Though the tribal languages of the Northeast are seriously endangered, Devy feels that slowly there is an upward growth in the revitalisation of tribal languages.

Citing Bhasha's own work with the Bhili language, Devy said, 'A language can only be preserved if a community's interest and well-being is safeguarded. Unequal distribution of economic development, the lack and loss of livelihoods, displacement and migration contribute heavily towards the extinction of languages. Our community work with the Bhills has resulted in a 90 per cent growth in the registration of Bhilli as a mother tongue in the census over ten years.'

Surprisingly, these factors are far more debilitating than those formally cited as being inimical to the preservation of a language. A lot of nomadic and tribal languages don't have a written form or script. But that does not mean they can't survive. The most glaring example of this is English, which does not have a script and is written in the Roman one.

As a country, we have also experienced a thriving domain of linguistic politics.
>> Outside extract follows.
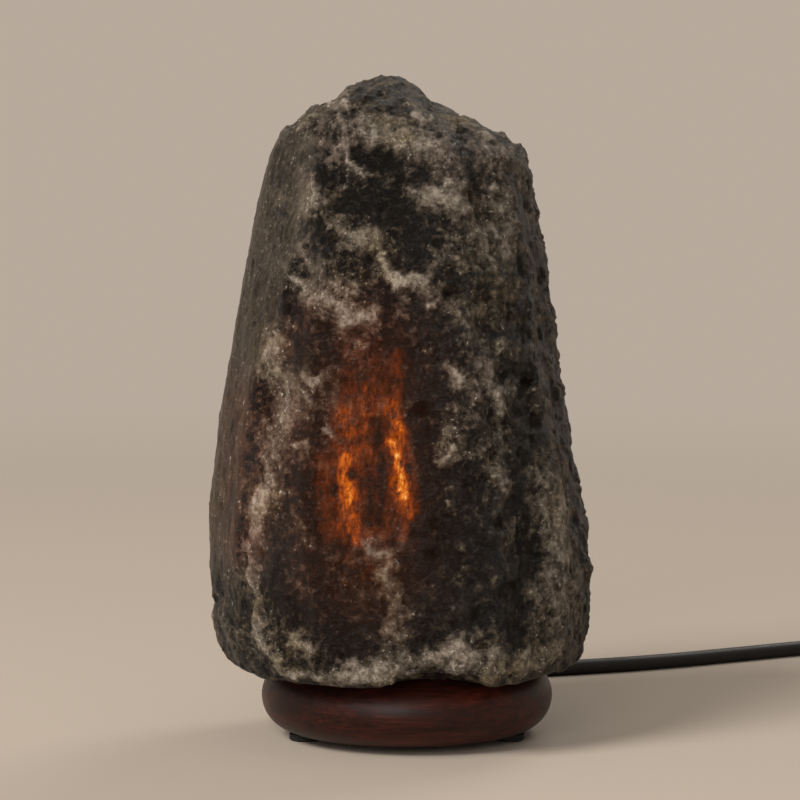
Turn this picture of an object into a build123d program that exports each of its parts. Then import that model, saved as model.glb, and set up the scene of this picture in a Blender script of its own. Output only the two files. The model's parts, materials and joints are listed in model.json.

Sumathi Ramamsawamy writes in Passions of the Tongue, 'While my multilinguality is quite the norm for a person of my class, caste, and educational background in India, what is perhaps less usual is the intellectual turn I made towards studying Tamil, a language which, its official status as my 'mother tongue' notwithstanding, was after all on the margins of the linguistic economy in which I functioned.' This idea of a linguistic economy helps us to understand how, as language speakers, we need to realise that the recourse to one's mother tongue is not only recourse to one's identity, but also to one's lived experience.

Devy feels that there has to be micro-economic planning with language as one of its parameters. But until the system checks the extinction of communities, the extinction of tongues can never be stopped.